En dépit de toutes ces complications, le Haut-Karabagh est parfaitement ouvert et sécurisé aux voyageurs à la fibre aventurière et mordus de découvertes. Tous citoyens d’Arménie, Biélorussie, Kazakhstan, Kirghizistan, Moldavie, Russie, Ukraine, Tadjikistan et Ouzbékistan peuvent y circuler sans visa. Pour nous autres, il suffit d’en obtenir un (assez facilement) à la Mission permanente du Haut-Karabagh en Arménie. Bon plan si on envisage déjà un circuit dans les environs ! Toutefois, il peut arriver (dans certains cas) que le visa d’entrée soit accordé sur place, au Ministère des Affaires étrangères à Stepanakert, capitale du Haut-Karabagh. Notez que seuls les visa touristique à une seule entrée de 21 jours et à entrées unique ou multiple pour un, deux voire trois mois peuvent être accordés.

Mais en fait, pourquoi visiter le Haut Karabagh ?

Au-delà du fait que vous intriguerez tout le monde par vos récits sur un pays qui n’existe pas sur la carte, le Haut Karabagh vaut carrément la détour ! En arrivant d’Arménie, vous vous sentirez peu à peu quitter le pays des pierres pour rentrer dans le « Jardin noir » (littéralement Karabagh en persan). Si jusque-là vous aviez l’habitude d’entendre les habitants parler arménien, attendez-vous à un tout autre dialecte mêlant à la fois russe, azéri et persan. Une véritable symphonie dont on ne se lasse pas.

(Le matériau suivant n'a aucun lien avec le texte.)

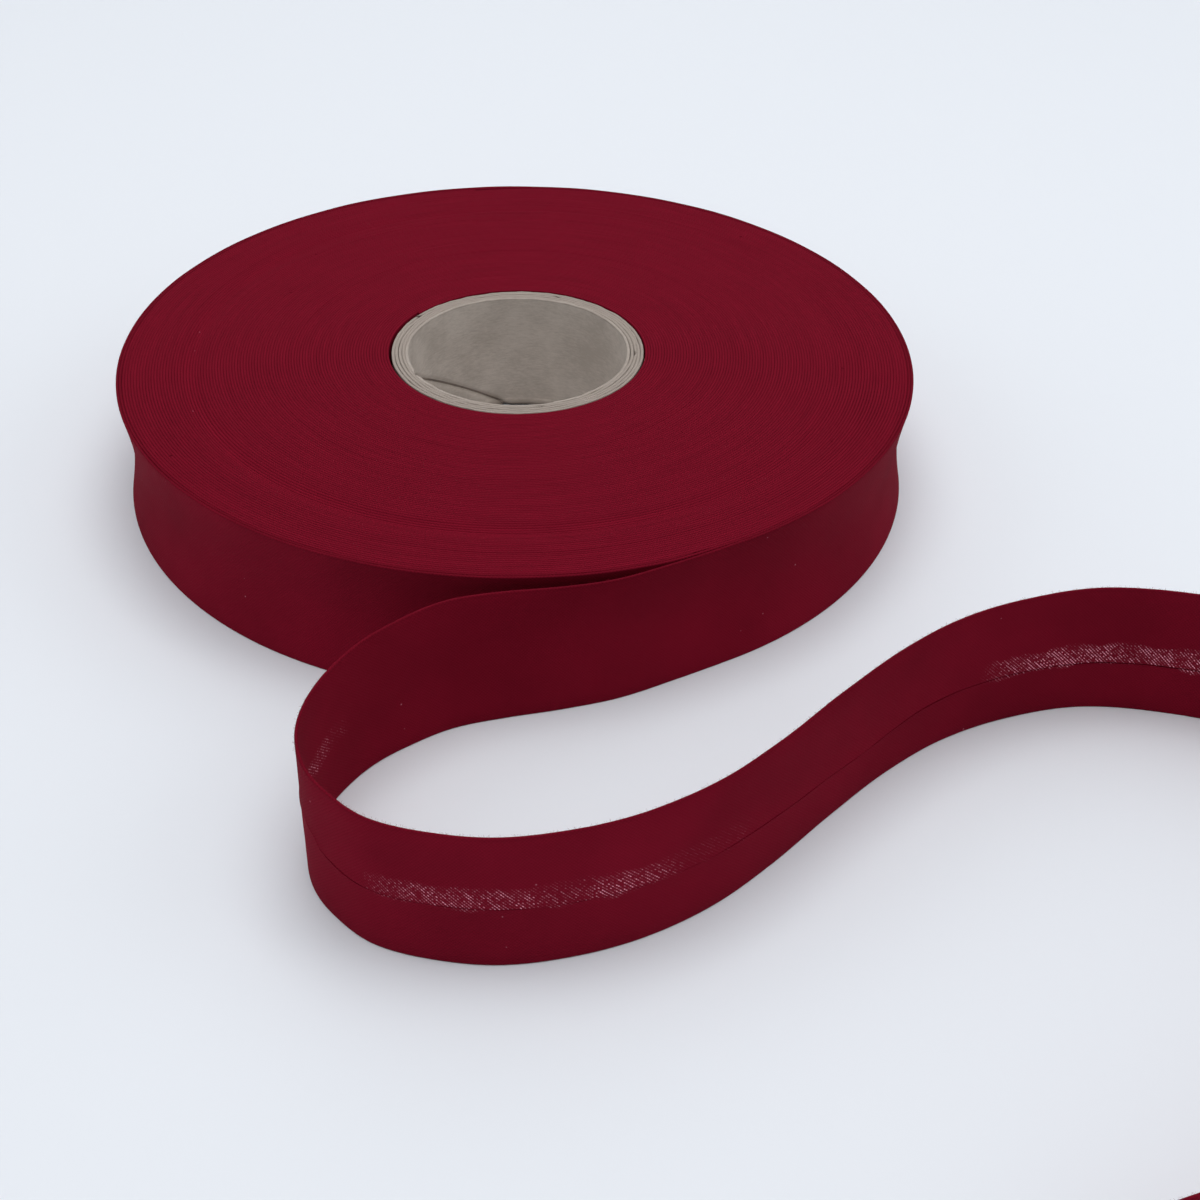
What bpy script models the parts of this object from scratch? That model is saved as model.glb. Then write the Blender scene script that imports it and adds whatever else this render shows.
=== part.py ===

Premiers pas dans le pays : Chouchi

Premiers pas dans le pays : Chouchi

Chouchi est la première grande ville qu’il vous sera donné de découvrir. Ici, les traces de la guerre sont légion : immeubles fantômes, routes délabrées, champs déserts, vestiges de bâtiments,… On se croirait presque en plein plateau de tournage. Votre surprise sera d’autant plus grande lorsque vous apercevrez les tanks en morceaux abandonnés au bord de la route. Le premier qui y a fait son entrée se présente aujourd’hui comme un monument qui commémore la libération de la ville par l’armée arménienne : un vrai spectacle qui s’offre généreusement à vos objectifs photo. La Cathédrale Ghazanchetsots, éblouissante par sa couleur crayeuse loin de ce dont on a l’habitude, vous surprendra par son passé 007, puisqu’ayant servi d’entrepôt d’armes aux Azéris. Autre monument d’exception : Kanatch Jam ou l’Eglise verte, visible depuis tout point de la ville, est faite entièrement de pierres et de mortier. Et puis Djdrduz, ce haut lieu à la fois vertigineux et imprenable, a autrefois servi aux soldats arméniens d’angle de tir contre les Azéris.

Stepanakert, la capitale

Stepanakert, la capitale

Remise sur pieds en quelques années, la capitale du Haut-Karabagh est l’incarnation même de l’esprit Karabaghian : solide et déterminé. Sa place mythique Veratznound (littéralement Renaissance) rassemble Parlement, Palais Présidentiel et Ministère de la Jeunesse, de la Culture et des Sports. Vous y apprécierez particulièrement le Musée d’Etat du Haut-Karabagh qui expose, dans un désordre artistique, manuscrits, tapisseries, photographies, poteries, trésors archéologiques contant l’histoire du pays. Tatik yev Papik (littéralement Grand-mère et Grand-père) est sans doute la sculpture monumentale la plus représentative du pays. Avec son slogan Nous sommes nos montagnes, elle symbolise l’union des habitants avec leurs montagnes ; une façon de transmettre la force de l’enracinement du peuple dans sa terre. Autre monument époustouflant : le cimetière militaire ou monument de l’immortalité commémore les 22 milliers de soldats Karabagh morts durant la deuxième guerre mondiale. Le portrait de chaque défunt est soigneusement gravé sur sa tombe.

Le plein de monastères

Le plein de monastères

Le Haut-Karabagh est particulièrement connu pour ses vieux monastères, de véritables joyaux qui témoignent d’un passé riche en événements. Parmi eux, citons Amaras, dans la région de Martouni, le plus ancien monastère de la région et grand vestige intellectuel, ayant connu de nombreuses destructions et reconstructions. Près du village de Vank dont le mur atypique est fait de plaques d’immatriculation azéries, Gandzassar est un autre monastère abritant une église et son jamatoun plantés au sein d’une grande esplanade ; le tout, entouré de remparts. Et puis, ne sautez, sous aucun prétexte, la visite de Dadivank, véritable écrin de nature qui recèle bâtiments palatins, ancillaires et édifices religieux.